Starting at the line that contains "for leftover in", reproduce each line exactly up to and including the line that contains "obj.matrix_parent_inverse = Matrix.Identity(4)". Reproduce nothing else.

Dataset records:
....

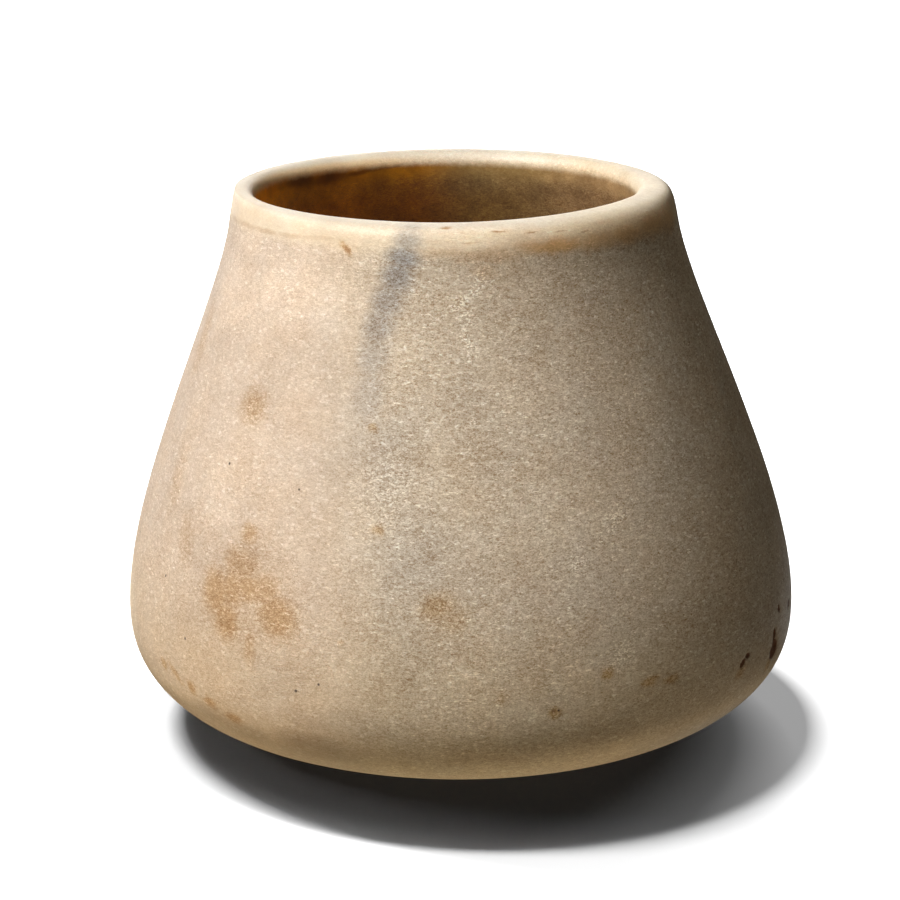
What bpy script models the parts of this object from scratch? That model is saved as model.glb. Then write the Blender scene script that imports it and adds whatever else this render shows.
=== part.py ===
"""Squat alabaster jar, carved in one piece from a block of stone and hollowed by drilling.

It has a wide mouth with a broad rounded lip, sides that flare down to a low belly, and a
rounded base with a small flat face under it. Units are metres, +Z is up, and the origin is
the centre of the face that it rests on.
"""

import math

import bpy

# The outside: heights are above the resting face
HEIGHT = 0.108
CREST_RADIUS = 0.0387  # the lip's highest line
CREST_PULL = 0.0046  # how far out the lip stays level before it rolls over
LIP_FOOT_RADIUS = 0.0445  # where the lip's rounding has run into the side
LIP_FOOT_HEIGHT = 0.1005
LIP_FOOT_PULL = 0.0072
NECK_FLARE = 0.18  # run out for each unit down, where lip and side meet
SHOULDER_PULL = 0.0157  # how far the side keeps the neck's flare
BELLY_RADIUS = 0.0675
BELLY_HEIGHT = 0.0238  # the widest line
BELLY_PULL = 0.0227  # how far the side stays near upright above the belly
HEEL_FULLNESS = 2.39  # power of the rounding; 2 is an ellipse, more is squarer
FOOT_RADIUS = 0.028  # the flat that the jar rests on

# The inside, which follows the outside at the thickness of the wall
MOUTH_ROUNDING = 0.0025  # from the crest in, and down, to the wall of the mouth
MOUTH_PULL = 0.016  # how far the wall goes straight down from the mouth
BELLY_WALL = 0.008
INNER_BELLY_HEIGHT = 0.030
INNER_BELLY_PULL = 0.025
FLOOR_THICKNESS = 0.0095
INNER_HEEL_FULLNESS = 2.2
INNER_FLOOR_RADIUS = 0.018  # the flat in the middle of the floor

# The carver's eye and hand: the belly leans one way, and the mouth is a little out of level
BELLY_LEAN = 0.0016
RIM_RISE_RIGHT = 0.0002
RIM_RISE_BACK = 0.0003
RIM_RISE_POWER = 4  # keeps the tilt near the rim

STEPS_AROUND = 72
WELD_DISTANCE = 0.00001
SHARP_ANGLE = math.radians(40)

ALABASTER_COLOUR = (0.50, 0.37, 0.26, 1.0)
ALABASTER_ROUGHNESS = 0.5


def rounding(centre, across, up, fullness, steps):
    """Quarter of a superellipse, from its end beside the centre to its end above or below it."""
    points = []
    for step in range(steps + 1):
        angle = math.pi / 2 * step / steps
        out = max(math.cos(angle), 0.0) ** (2 / fullness)
        rise = math.sin(angle) ** (2 / fullness)
        points.append((centre[0] + across * out, centre[1] + up * rise))
    return points


def sweep(start, start_pull, end_pull, end, steps):
    """Cubic Bezier curve from start to end; each pull is a handle, measured from its own end."""
    handles = (
        start,
        (start[0] + start_pull[0], start[1] + start_pull[1]),
        (end[0] + end_pull[0], end[1] + end_pull[1]),
        end,
    )
    points = []
    for step in range(steps + 1):
        t = step / steps
        weights = ((1 - t) ** 3, 3 * (1 - t) ** 2 * t, 3 * (1 - t) * t**2, t**3)
        radius = sum(weight * handle[0] for weight, handle in zip(weights, handles))
        height = sum(weight * handle[1] for weight, handle in zip(weights, handles))
        points.append((radius, height))
    return points


def outer_profile():
    """From the lip's crest down the outside to the centre of the resting face."""
    crest = (CREST_RADIUS, HEIGHT)
    lip_foot = (LIP_FOOT_RADIUS, LIP_FOOT_HEIGHT)
    belly = (BELLY_RADIUS, BELLY_HEIGHT)
    flare_length = math.hypot(NECK_FLARE, 1.0)
    out = NECK_FLARE / flare_length
    down = -1.0 / flare_length
    up_to_lip = (-out * LIP_FOOT_PULL, -down * LIP_FOOT_PULL)
    down_the_side = (out * SHOULDER_PULL, down * SHOULDER_PULL)
    lip = sweep(crest, (CREST_PULL, 0.0), up_to_lip, lip_foot, steps=10)
    side = sweep(lip_foot, down_the_side, (0.0, BELLY_PULL), belly, steps=13)
    under_belly = (FOOT_RADIUS, BELLY_HEIGHT)
    heel = rounding(under_belly, BELLY_RADIUS - FOOT_RADIUS, -BELLY_HEIGHT, HEEL_FULLNESS, steps=11)
    return lip + side[1:] + heel[1:] + [(0.0, 0.0)]


def inner_profile():
    """From the centre of the floor inside up the wall to just short of the lip's crest."""
    belly = (BELLY_RADIUS - BELLY_WALL, INNER_BELLY_HEIGHT)
    mouth = (CREST_RADIUS - MOUTH_ROUNDING, HEIGHT - MOUTH_ROUNDING)
    over_floor = (INNER_FLOOR_RADIUS, INNER_BELLY_HEIGHT)
    across = belly[0] - INNER_FLOOR_RADIUS
    drop = FLOOR_THICKNESS - INNER_BELLY_HEIGHT
    heel = rounding(over_floor, across, drop, INNER_HEEL_FULLNESS, steps=8)
    side = sweep(belly, (0.0, INNER_BELLY_PULL), (0.0, -MOUTH_PULL), mouth, steps=9)
    lip = rounding((CREST_RADIUS, mouth[1]), -MOUTH_ROUNDING, MOUTH_ROUNDING, 2.0, steps=4)
    return [(0.0, FLOOR_THICKNESS)] + heel[::-1] + side[1:] + lip[1:-1]


def turned(name, profile, collection):
    """An object turned about Z from a profile of (radius, height) points."""
    mesh = bpy.data.meshes.new(name)
    points = [(radius, 0.0, height) for radius, height in profile]
    edges = [(index, index + 1) for index in range(len(points) - 1)]
    mesh.from_pydata(points, edges, [])
    piece = bpy.data.objects.new(name, mesh)
    collection.objects.link(piece)
    screw = piece.modifiers.new("turn", "SCREW")
    screw.axis = "Z"
    screw.angle = 2 * math.pi
    screw.steps = STEPS_AROUND
    screw.render_steps = STEPS_AROUND
    screw.use_merge_vertices = True
    screw.merge_threshold = WELD_DISTANCE
    return piece


def apply_modifiers(piece):
    view = bpy.context.evaluated_depsgraph_get()
    made = bpy.data.meshes.new_from_object(piece.evaluated_get(view))
    piece.modifiers.clear()
    piece.data = made


def lean_as_carved(piece):
    """Moves the belly off the axis and tips the mouth; the resting face stays flat and centred."""
    for vertex in piece.data.vertices:
        right, back, height = vertex.co
        level = min(max(height / HEIGHT, 0.0), 1.0)
        rise = (RIM_RISE_RIGHT * right + RIM_RISE_BACK * back) / CREST_RADIUS
        vertex.co.x = right + BELLY_LEAN * math.sin(math.pi * math.sqrt(level))
        vertex.co.z = height + rise * level**RIM_RISE_POWER


def alabaster():
    material = bpy.data.materials.new("alabaster")
    material.use_nodes = True
    shader = material.node_tree.nodes["Principled BSDF"]
    shader.inputs["Base Color"].default_value = ALABASTER_COLOUR
    shader.inputs["Roughness"].default_value = ALABASTER_ROUGHNESS
    shader.inputs["Metallic"].default_value = 0.0
    return material


for leftover in list(bpy.data.objects):
    bpy.data.objects.remove(leftover)

jar_parts = bpy.data.collections.new("alabaster jar")
bpy.context.scene.collection.children.link(jar_parts)

jar = turned("jar", inner_profile() + outer_profile(), jar_parts)
apply_modifiers(jar)
lean_as_carved(jar)
jar.data.shade_smooth()
jar.data.set_sharp_from_angle(angle=SHARP_ANGLE)
jar.data.materials.clear()
jar.data.materials.append(alabaster())
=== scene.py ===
"""A squat alabaster jar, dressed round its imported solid: +Z is up, in metres."""

import math

import bmesh
import bpy
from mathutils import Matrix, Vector, noise


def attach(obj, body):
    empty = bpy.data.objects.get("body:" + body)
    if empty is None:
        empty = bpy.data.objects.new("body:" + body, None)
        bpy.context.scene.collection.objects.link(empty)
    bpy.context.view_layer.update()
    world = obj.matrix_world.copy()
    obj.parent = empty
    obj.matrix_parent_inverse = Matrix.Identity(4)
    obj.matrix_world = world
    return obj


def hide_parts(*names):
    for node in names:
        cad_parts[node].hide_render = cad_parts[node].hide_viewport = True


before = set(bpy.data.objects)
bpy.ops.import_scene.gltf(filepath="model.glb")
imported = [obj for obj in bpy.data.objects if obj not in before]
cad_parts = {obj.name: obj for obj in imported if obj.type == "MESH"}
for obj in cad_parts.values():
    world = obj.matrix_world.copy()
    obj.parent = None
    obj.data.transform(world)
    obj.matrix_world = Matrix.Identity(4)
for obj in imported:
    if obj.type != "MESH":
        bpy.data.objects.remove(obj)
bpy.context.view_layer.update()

# The camera: a long lens in front of the jar and a little above its mouth, looking down
# into it.
CAMERA_PLACE = (-0.0006, -0.540, 0.2047)
CAMERA_LENS_MM = 110.84
CAMERA_DOWN = math.radians(15.64)

camera_data = bpy.data.cameras.new("camera")
camera_data.lens = CAMERA_LENS_MM
camera_data.sensor_width = 36.0
camera_data.clip_start = 0.01
camera_data.clip_end = 20.0
camera = bpy.data.objects.new("camera", camera_data)
camera.location = CAMERA_PLACE
camera.rotation_euler = (math.radians(90) - CAMERA_DOWN, 0.0, 0.0)
bpy.context.scene.collection.objects.link(camera)
bpy.context.scene.camera = camera

# The floor: a plain white sheet of paper, wide enough to fill the view behind the jar.
FLOOR_SIDE = 8.0
FLOOR_COLOUR = (0.88, 0.88, 0.88, 1.0)
FLOOR_ROUGHNESS = 0.9

floor_mesh = bmesh.new()
bmesh.ops.create_grid(floor_mesh, x_segments=1, y_segments=1, size=FLOOR_SIDE / 2)
floor_data = bpy.data.meshes.new("floor")
floor_mesh.to_mesh(floor_data)
floor_mesh.free()
floor = bpy.data.objects.new("floor", floor_data)
bpy.context.scene.collection.objects.link(floor)
paper = bpy.data.materials.new("white paper")
paper.use_nodes = True
paper_shader = paper.node_tree.nodes["Principled BSDF"]
paper_shader.inputs["Base Color"].default_value = FLOOR_COLOUR
paper_shader.inputs["Roughness"].default_value = FLOOR_ROUGHNESS
floor.data.materials.append(paper)
floor.visible_diffuse = False
floor.visible_glossy = False

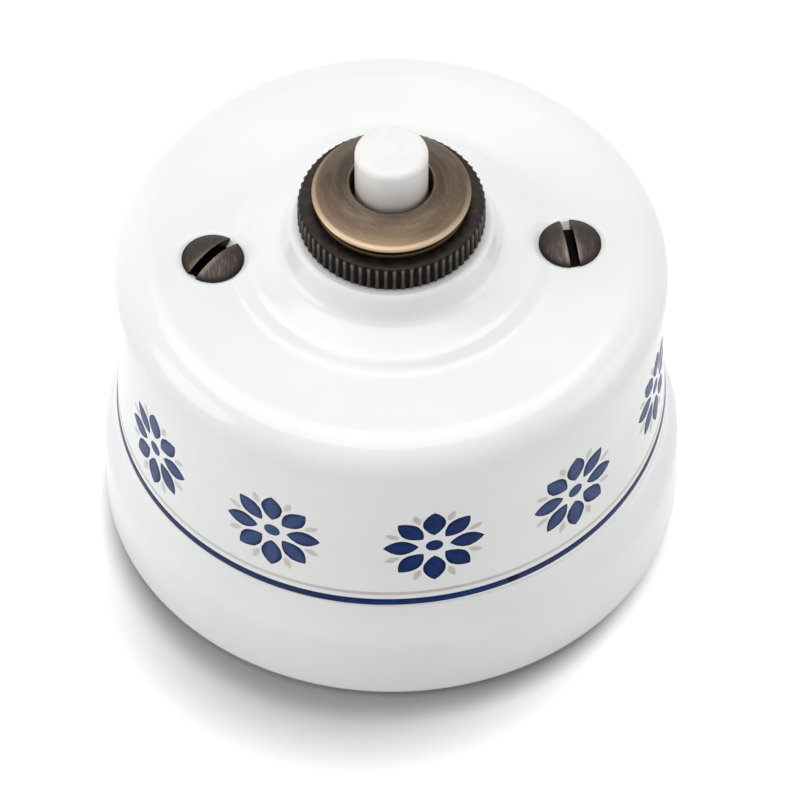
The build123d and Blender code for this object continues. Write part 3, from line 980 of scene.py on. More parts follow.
@dataclass
class PorcelainBody:
    """The base and the cover, turned as closed shells with their holes cut."""

    glaze: bpy.types.Material
    biscuit: bpy.types.Material
    segments: int = 256
    shoulder_step: float = 1.4
    wall_height: float = 8.6
    shoulder_height: float = 4.8
    foot_round: float = 1.4
    edge_round: float = 0.3
    floor_top: float = 6.2
    recess_depth: float = 1.2
    foot_width: float = 4.1
    lip_wall: float = 1.8
    lip_gap: float = 0.3
    cover_wall: float = 3.6
    roof: float = 4.9
    waist_depth: float = 0.5
    waist_height: float = 10.7
    crown_height: float = 39.5
    crown_flare: float = 0.4
    crown_dish: float = 0.4
    shoulder_round: float = 4.1
    seat_flare: float = 1.6
    seat_slope: float = 1.0
    seat_gap: float = 0.06
    seat_cone: float = 0.9
    seat_blend: float = 0.42
    seat_zone: float = 2.0
    seat_cuts: int = 3
    seat_hole: float = 2.3
    drill_past: float = 1.0
    foot_straight: float = 1.0
    dish_radius: float = 18.0
    boss_rise: Point = (16.6, 0.75)
    boss_step: Point = (15.8, 40.0)
    boss_shoulder: Point = (12.4, 41.4)
    boss_radius: float = 11.4
    nut_hole: float = 7.25
    nut_seat: float = 40.4
    bush_hole: float = 9.9
    wall_hole: tuple[float, float, float] = (2.1, 4.6, 4.2)
    inner_hole: tuple[float, float, float] = (2.9, 2.8, 1.7)
    cable_hole: float = 4.5
    cable_turn: float = 58.0
    hole_reach: float = 20.0
    block_reach: float = 9.0
    bare_height: float = 0.12

    def __post_init__(self) -> None:
        """Read the main radii and heights from the frame."""
        base = Extent.of("porcelain_base")
        cover = Extent.of("porcelain_cover")
        self.base_radius = base.radius
        self.lip_top = base.high
        self.joint = cover.low
        self.boss_top = cover.high
        self.rim_radius = self.base_radius - self.shoulder_step
        self.hollow_radius = self.rim_radius - self.cover_wall
        self.ceiling = self.crown_height - self.roof
        self.dish = self.crown_height - self.crown_dish
        self.wall = WallArc.through(
            (self.rim_radius, self.joint),
            (self.rim_radius - self.waist_depth, self.joint + self.waist_height),
            (self.rim_radius + self.crown_flare, self.crown_height),
        )

    def base_line(self) -> list[Point]:
        """The section of the base, from the axis at its back to the axis at its floor."""
        lip_radius = self.hollow_radius - self.lip_gap
        inner = lip_radius - self.lip_wall
        recess_radius = self.base_radius - self.foot_width
        top = self.wall_height + self.shoulder_height
        step = self.shoulder_step
        bend = (step**2 + self.shoulder_height**2) / (4 * step)
        line = Outline((0.0, self.recess_depth)).run(
            (recess_radius, self.recess_depth), (recess_radius, 0.0), (self.base_radius, 0.0),
            (self.base_radius, self.wall_height),
            rounds=(0.5, self.edge_round, self.foot_round),
        )
        middle = Vector((self.base_radius - step / 2, self.wall_height + self.shoulder_height / 2))
        line.swing(Vector((self.base_radius - bend, self.wall_height)), middle)
        line.swing(Vector((self.rim_radius + bend, top)), Vector((self.rim_radius, top)))
        line.run(
            (self.rim_radius, self.joint), (lip_radius, self.joint), (lip_radius, self.lip_top),
            (inner, self.lip_top), (inner, self.floor_top), (0.0, self.floor_top),
            rounds=(self.edge_round, 0.2, 0.3, 0.3, 1.2),
        )
        return line.points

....

Solution to this exercise:
for leftover in list(bpy.data.objects):
    bpy.data.objects.remove(leftover)

jar_parts = bpy.data.collections.new("alabaster jar")
bpy.context.scene.collection.children.link(jar_parts)

jar = turned("jar", inner_profile() + outer_profile(), jar_parts)
apply_modifiers(jar)
lean_as_carved(jar)
jar.data.shade_smooth()
jar.data.set_sharp_from_angle(angle=SHARP_ANGLE)
jar.data.materials.clear()
jar.data.materials.append(alabaster())
=== scene.py ===
"""A squat alabaster jar, dressed round its imported solid: +Z is up, in metres."""

import math

import bmesh
import bpy
from mathutils import Matrix, Vector, noise


def attach(obj, body):
    empty = bpy.data.objects.get("body:" + body)
    if empty is None:
        empty = bpy.data.objects.new("body:" + body, None)
        bpy.context.scene.collection.objects.link(empty)
    bpy.context.view_layer.update()
    world = obj.matrix_world.copy()
    obj.parent = empty
    obj.matrix_parent_inverse = Matrix.Identity(4)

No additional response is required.